→ Record set

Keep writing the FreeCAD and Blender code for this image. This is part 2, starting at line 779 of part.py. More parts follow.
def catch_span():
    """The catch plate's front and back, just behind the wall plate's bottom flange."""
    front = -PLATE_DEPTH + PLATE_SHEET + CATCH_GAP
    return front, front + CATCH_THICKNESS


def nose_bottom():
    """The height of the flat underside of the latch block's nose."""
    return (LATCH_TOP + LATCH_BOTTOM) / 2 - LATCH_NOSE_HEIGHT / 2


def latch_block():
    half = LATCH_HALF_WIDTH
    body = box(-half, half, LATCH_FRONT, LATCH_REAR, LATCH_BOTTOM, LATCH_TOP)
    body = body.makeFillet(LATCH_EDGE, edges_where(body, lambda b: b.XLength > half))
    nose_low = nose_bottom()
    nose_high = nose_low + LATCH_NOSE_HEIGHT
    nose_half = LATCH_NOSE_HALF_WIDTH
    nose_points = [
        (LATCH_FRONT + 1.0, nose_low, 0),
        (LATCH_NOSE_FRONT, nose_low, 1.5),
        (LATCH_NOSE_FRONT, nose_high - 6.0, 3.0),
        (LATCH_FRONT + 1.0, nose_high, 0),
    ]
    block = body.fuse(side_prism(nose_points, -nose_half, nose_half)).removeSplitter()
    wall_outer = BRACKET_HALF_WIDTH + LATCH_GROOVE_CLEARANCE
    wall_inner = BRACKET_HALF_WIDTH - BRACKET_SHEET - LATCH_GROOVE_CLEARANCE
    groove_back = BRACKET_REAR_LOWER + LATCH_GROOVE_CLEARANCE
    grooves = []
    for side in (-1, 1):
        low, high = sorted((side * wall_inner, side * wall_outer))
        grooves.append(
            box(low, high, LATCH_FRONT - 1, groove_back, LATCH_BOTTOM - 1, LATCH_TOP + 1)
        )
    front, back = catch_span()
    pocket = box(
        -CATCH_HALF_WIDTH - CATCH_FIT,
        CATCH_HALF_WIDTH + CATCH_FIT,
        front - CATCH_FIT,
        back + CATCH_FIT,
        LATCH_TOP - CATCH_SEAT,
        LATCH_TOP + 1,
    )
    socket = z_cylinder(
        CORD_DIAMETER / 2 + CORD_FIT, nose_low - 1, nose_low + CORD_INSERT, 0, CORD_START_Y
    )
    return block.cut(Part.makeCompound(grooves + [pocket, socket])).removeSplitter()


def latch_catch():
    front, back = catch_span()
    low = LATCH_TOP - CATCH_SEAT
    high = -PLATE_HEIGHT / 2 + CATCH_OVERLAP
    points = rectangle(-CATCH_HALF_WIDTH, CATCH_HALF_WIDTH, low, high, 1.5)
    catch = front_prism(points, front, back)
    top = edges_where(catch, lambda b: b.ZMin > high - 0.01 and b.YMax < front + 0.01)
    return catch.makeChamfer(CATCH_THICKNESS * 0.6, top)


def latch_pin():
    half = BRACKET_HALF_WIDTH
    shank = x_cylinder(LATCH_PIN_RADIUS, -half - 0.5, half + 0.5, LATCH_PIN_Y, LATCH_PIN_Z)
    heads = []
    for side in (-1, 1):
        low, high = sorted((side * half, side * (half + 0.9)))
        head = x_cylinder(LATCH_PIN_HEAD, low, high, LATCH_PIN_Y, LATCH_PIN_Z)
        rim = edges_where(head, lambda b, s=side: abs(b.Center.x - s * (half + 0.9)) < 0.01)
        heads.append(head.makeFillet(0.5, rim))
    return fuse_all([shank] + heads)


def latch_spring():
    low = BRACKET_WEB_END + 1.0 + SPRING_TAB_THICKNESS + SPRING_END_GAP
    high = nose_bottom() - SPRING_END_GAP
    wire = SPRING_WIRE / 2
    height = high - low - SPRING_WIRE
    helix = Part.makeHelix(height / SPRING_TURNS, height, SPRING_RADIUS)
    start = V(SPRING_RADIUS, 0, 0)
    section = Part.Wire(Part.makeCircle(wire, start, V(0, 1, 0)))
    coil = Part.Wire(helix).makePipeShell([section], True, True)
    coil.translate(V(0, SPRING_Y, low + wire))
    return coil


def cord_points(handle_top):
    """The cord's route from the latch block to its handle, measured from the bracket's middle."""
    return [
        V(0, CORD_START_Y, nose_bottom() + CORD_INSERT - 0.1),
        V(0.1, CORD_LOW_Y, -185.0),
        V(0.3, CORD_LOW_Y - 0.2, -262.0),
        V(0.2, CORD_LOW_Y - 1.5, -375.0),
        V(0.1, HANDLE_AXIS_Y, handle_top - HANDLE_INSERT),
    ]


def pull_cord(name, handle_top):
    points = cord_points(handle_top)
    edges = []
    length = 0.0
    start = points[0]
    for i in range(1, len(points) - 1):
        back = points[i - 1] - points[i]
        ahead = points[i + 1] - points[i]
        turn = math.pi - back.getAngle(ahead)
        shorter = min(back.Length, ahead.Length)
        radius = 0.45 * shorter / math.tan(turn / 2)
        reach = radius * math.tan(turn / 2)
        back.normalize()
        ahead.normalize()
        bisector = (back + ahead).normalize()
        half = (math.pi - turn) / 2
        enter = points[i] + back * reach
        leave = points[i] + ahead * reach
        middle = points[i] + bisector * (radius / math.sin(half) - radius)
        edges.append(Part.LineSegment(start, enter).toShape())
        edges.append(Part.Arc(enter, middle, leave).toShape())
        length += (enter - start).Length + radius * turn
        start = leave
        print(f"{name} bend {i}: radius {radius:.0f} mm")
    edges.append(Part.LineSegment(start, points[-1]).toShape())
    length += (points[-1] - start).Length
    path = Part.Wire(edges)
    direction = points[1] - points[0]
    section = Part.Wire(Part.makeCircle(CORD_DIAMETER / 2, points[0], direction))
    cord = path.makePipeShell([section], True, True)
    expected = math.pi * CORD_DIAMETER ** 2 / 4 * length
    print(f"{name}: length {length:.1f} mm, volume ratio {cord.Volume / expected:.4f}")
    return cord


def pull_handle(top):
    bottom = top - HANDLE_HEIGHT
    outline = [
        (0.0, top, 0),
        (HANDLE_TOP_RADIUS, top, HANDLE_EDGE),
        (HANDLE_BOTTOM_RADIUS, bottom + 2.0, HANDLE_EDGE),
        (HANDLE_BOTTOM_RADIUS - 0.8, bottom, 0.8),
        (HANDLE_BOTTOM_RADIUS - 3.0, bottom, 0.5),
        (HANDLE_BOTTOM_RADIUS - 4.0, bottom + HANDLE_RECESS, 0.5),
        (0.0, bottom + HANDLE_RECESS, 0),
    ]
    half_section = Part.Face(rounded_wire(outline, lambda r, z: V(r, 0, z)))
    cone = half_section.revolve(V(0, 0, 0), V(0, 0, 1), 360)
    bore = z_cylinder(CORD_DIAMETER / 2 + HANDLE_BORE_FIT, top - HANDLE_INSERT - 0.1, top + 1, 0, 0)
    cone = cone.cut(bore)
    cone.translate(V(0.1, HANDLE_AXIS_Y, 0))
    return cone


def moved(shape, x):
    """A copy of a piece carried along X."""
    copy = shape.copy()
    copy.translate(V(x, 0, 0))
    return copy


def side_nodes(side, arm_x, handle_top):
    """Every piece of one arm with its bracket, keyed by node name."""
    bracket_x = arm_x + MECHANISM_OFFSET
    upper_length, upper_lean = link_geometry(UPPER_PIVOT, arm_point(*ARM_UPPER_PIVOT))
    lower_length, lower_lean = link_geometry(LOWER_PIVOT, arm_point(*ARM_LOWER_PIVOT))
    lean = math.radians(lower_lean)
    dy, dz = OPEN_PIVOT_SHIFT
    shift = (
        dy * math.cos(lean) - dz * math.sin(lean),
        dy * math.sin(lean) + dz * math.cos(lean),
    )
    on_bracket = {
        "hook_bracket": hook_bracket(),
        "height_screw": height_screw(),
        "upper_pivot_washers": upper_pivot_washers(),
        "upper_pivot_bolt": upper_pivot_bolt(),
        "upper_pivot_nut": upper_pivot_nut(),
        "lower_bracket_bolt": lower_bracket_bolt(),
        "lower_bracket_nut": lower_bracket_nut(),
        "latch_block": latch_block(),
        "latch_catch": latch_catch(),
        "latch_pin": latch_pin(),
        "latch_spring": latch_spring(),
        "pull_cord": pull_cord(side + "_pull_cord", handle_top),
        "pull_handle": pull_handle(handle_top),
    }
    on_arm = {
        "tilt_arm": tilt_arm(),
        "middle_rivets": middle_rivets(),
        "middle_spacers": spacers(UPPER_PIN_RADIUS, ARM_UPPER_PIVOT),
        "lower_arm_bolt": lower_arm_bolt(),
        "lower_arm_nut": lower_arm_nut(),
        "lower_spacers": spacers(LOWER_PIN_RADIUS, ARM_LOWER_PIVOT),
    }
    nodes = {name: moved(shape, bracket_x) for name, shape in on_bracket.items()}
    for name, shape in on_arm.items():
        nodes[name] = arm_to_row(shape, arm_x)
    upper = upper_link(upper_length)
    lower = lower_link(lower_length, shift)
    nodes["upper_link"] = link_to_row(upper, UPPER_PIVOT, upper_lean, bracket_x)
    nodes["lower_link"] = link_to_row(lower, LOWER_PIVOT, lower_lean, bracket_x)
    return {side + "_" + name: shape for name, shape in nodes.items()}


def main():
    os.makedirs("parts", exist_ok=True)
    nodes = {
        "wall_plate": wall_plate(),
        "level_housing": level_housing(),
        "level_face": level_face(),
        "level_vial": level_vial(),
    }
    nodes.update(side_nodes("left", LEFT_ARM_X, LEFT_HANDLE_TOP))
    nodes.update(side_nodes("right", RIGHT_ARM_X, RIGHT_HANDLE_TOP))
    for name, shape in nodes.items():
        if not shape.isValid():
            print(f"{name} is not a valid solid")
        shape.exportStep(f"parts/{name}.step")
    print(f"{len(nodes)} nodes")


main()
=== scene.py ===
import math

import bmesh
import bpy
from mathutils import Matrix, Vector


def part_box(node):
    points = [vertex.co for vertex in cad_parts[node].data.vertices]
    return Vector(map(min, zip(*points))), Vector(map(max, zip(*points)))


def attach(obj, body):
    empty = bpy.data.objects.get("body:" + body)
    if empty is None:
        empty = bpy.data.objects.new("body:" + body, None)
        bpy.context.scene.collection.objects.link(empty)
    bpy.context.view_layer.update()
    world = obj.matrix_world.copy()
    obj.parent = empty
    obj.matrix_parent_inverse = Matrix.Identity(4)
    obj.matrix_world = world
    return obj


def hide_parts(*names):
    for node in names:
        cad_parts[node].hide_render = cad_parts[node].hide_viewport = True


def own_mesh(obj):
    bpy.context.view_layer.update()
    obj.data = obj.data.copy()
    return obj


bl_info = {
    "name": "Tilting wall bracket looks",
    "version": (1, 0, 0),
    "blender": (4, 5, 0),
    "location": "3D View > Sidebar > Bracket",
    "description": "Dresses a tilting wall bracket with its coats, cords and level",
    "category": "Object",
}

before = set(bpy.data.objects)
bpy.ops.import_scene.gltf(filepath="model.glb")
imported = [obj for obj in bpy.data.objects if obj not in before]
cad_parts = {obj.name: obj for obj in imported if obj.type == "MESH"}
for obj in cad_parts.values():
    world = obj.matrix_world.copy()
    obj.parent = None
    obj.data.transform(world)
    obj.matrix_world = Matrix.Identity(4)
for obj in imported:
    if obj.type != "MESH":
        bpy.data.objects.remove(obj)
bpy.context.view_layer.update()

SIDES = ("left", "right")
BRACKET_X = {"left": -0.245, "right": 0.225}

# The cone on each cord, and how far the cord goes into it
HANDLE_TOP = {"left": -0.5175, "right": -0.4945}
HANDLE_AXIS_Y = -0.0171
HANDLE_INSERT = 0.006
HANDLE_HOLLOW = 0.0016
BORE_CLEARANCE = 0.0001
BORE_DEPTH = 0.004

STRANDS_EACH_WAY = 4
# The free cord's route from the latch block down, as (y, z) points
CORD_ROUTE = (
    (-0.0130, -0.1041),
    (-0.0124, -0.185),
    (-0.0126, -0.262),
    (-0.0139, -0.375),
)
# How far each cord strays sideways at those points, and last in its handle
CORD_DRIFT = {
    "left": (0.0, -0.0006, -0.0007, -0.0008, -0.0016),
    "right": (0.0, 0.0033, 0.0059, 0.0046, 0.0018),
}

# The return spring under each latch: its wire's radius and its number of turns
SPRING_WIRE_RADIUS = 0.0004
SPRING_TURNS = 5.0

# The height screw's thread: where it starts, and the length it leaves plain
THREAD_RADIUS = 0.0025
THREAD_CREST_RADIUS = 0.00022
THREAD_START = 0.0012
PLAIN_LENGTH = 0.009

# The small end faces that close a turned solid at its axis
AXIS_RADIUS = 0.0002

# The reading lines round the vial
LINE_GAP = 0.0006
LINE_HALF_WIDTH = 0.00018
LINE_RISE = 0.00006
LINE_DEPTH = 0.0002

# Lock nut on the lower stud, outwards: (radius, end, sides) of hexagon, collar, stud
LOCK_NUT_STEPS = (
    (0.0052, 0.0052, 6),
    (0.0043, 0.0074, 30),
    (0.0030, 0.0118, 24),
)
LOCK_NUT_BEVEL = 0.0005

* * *

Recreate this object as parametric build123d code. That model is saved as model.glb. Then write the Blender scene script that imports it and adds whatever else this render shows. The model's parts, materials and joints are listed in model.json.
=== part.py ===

→ Aim of the task
Output, from the data above, the lines from the line with "name: shape for" to the line with "obj.parent = empty" exactly as they stand, both ends included and nothing else.

→ Expected answer
    return {side + "_" + name: shape for name, shape in nodes.items()}


def main():
    os.makedirs("parts", exist_ok=True)
    nodes = {
        "wall_plate": wall_plate(),
        "level_housing": level_housing(),
        "level_face": level_face(),
        "level_vial": level_vial(),
    }
    nodes.update(side_nodes("left", LEFT_ARM_X, LEFT_HANDLE_TOP))
    nodes.update(side_nodes("right", RIGHT_ARM_X, RIGHT_HANDLE_TOP))
    for name, shape in nodes.items():
        if not shape.isValid():
            print(f"{name} is not a valid solid")
        shape.exportStep(f"parts/{name}.step")
    print(f"{len(nodes)} nodes")


main()
=== scene.py ===
import math

import bmesh
import bpy
from mathutils import Matrix, Vector


def part_box(node):
    points = [vertex.co for vertex in cad_parts[node].data.vertices]
    return Vector(map(min, zip(*points))), Vector(map(max, zip(*points)))


def attach(obj, body):
    empty = bpy.data.objects.get("body:" + body)
    if empty is None:
        empty = bpy.data.objects.new("body:" + body, None)
        bpy.context.scene.collection.objects.link(empty)
    bpy.context.view_layer.update()
    world = obj.matrix_world.copy()
    obj.parent = empty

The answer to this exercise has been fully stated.